Moreover, there is no need to remind that a great lot of place names and river names in England keep their Celtic roots like the Avon river (cf. Irish abhainn 'a river'), Inverness, or the Usk river (Irish uisce 'water').

d) Finally, there are words in Old English the origin of which is for sure not Germanic and evidently not even Indo-European. This small group of words was borrowed from unknown languages, and a deep research is still needed to discover their true origins. Besides a rather long list of words which is known as the substratum lexicon in Germanic, which we will examine one day, there are Old English words which have more solid theories of origin:

arut 'ore', Old Saxon arut, Old High German arut, aruzzi,, Old Swedish artogh 'a copper coin' Old Norwegian ortog can derive from Sumerian urud 'copper' or from some other ancient language of the Middle East.
siolufr 'silver', Gothic silbur, Old Icelandic silfr, Old High German silbar is maybe a borrowing from some Eastern source as well (cf. Russian serebro and Lithuanian sidabras - you can ind this word in no more IE branches)
paeth 'a path, a way', Old High German pfad 'a road' could originate from Scythian or some other Iranian tongue (Avestan path 'a way')
plo'h, plo'g 'a plough', Old Icelandic plo'gr, Old High German pfluog and its relative Russian plug, borrowed from Germanic, are all from the Rhaetian language, a non-IE tongue spoken in the Alps. Plinius once mentioned the Rhaetian word plo'vum 'a wheeled plough'. This borrowed word is rather late, but first it appears in Old High German, which is the closest to the Alps, then in Old English (in the 11th century).


2. After examining all borrowed words in Old English, let us speak a little bit about original Germanic words in the language, which certainly made the majority - unlike in the Modern English language where words like kangaroo and suburbanization are far more numerous than real English words.

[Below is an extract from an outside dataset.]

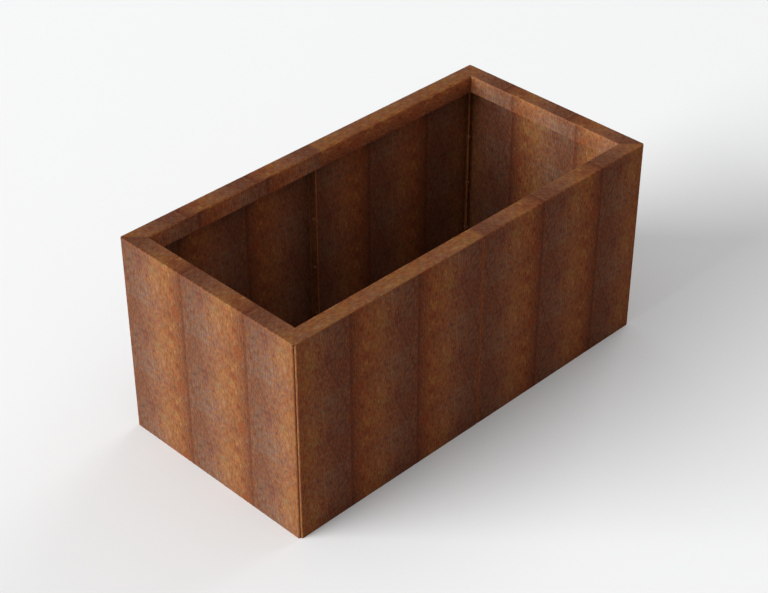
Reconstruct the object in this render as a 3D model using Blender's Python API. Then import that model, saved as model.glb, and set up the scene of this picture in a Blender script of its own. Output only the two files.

Old English as a Western Germanic tongue preserved all characteristic features of the Western branch of the group. The majority of its words and word combinations have cognates in other languages of the subgroup: Old High German and Old Low German first of all, and their dialects - Frankish, Allemain, Bavarian (all High German), Old Frisian, Old Saxon (all Low German). Moreover, originally the language of Angles, Saxons and Jutes were simply varieties of the Old Low German language, with all its peculiarities in phonetics and morphology. Nowadays the languages closest to English are Scots, Frisian and Dutch, all Low German.

Different Germanic words, preserved by the Old English language, are spread in a different way in other Germanic tongues. A lot of them exist in all known languages of the group and that is why can be called confidently Common Germanic. But there is a large number of lexical items which are never met in other language except Western Germanic ones. For example, Old English mo'dor 'a mother', is found in Old High German muoter, Old Saxon mo'dar, but is never seen in Gothic, though this very word is widespread in the whole family (see Word-A-Week for it). The same with the word wi'f 'a wife', Old High German wi'b, Old Saxon wi'f, but never in Gothic. The Old English word cae'ge 'a key' is absent in all languages but Frisian kai, kei. And as for ba't 'a boat', Old Icelandic beit - all Western Germanic speech lacks it.

In many cases the absence of this or that word in a Germanic tongue is just a matter of incident - materials are scarce for many of ancient languages of Europe. Gothic and Old Low German texts do not cover all spheres of the languages, and many words could be missing in them, though they actually existed. However, many words are not found in Gothic because they did not exist ever.

Common Germanic words include first of all those which were used in everyday life and were common both in poetry and in texts:
 

Old English Old Saxon Old High German Old Icelandic Gothic
daeg dag tag dagr dags 'a day'
sta'n ste'n stein steinn stains 'a stone'
re'ad ro'd ro't raudhr rauths 'red'
ic ik ih ek ik 'I'
hwaet hwat hwaz, waz huat hwa 'what'
lecgan leggian leggen leggia lagjan 'to lay'
lo,ng lang lang langr laggs 'long'
witan witan wizzan vita witan 'to know'
fisc fisk fisc fiskr fisks 'fish'

But really sometimes words which are very frequent in any language are not spread in each of the Germanic tongues:
 

Old English Old High German Old Icelandic Gothic
nerian nerian - nasjan 'to save'
bi', be bi - bi 'by'
wine wini vinr - 'a friend'
secgan sage'n segia - 'to say'
fox fuhs - - 'a fox'
bi'om bim - - 'I am'
macian mahhon - - 'to make'

Naturally, it is hard to believe that if Gothic really used words cognate to Old English bi'om and macian, they were not shown in Gothic texts. The same thing can be said about Scandinavian (North Germanic ) tongues which are studied much better than Gothic.